▶ _PROBLEM STATEMENT_:
Work through the listing below and count the lines that hold "FreeCAD". Answer with the number alone.

▶ _SOURCE DATA_:

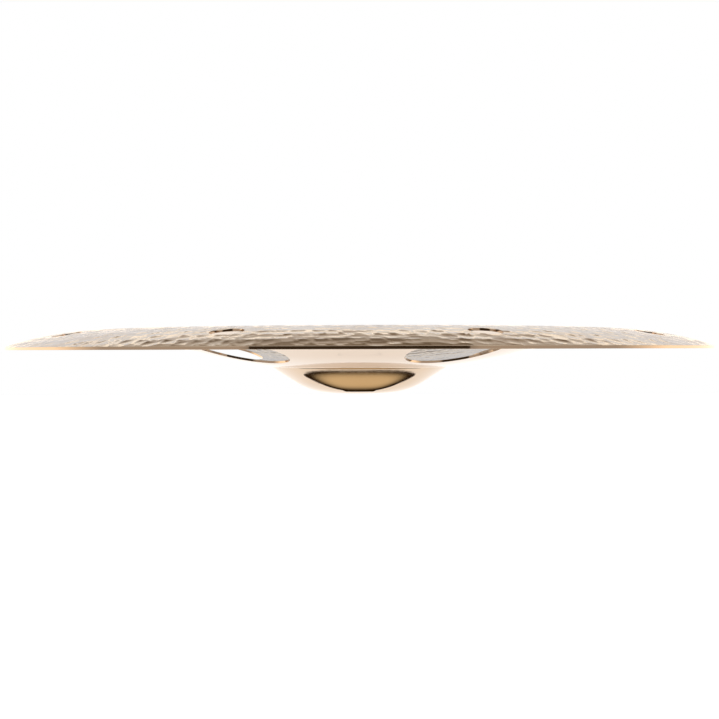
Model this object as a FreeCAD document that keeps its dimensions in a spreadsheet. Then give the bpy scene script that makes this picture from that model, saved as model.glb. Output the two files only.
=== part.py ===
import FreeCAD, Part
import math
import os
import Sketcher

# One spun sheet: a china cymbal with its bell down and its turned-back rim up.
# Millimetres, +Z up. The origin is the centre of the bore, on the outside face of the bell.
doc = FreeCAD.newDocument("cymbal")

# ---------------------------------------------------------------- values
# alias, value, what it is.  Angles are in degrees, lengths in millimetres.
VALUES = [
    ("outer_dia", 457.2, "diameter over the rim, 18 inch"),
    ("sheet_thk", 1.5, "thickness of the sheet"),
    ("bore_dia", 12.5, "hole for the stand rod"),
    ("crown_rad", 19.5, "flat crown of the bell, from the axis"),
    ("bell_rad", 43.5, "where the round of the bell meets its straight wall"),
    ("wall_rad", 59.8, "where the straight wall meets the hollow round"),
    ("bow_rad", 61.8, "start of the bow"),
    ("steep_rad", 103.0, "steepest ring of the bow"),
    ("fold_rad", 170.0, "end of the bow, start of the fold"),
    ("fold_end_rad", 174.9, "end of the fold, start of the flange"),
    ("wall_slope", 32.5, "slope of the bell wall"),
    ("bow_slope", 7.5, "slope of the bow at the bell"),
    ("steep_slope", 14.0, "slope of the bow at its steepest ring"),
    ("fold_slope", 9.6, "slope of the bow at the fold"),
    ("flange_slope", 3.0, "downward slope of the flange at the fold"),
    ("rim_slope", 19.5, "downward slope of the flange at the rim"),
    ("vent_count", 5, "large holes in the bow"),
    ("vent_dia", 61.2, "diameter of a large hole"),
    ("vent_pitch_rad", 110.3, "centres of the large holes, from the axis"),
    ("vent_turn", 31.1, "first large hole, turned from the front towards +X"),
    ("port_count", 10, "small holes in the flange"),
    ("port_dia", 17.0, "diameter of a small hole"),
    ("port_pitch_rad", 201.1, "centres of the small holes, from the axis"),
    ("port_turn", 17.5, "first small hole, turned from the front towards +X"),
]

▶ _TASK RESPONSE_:
3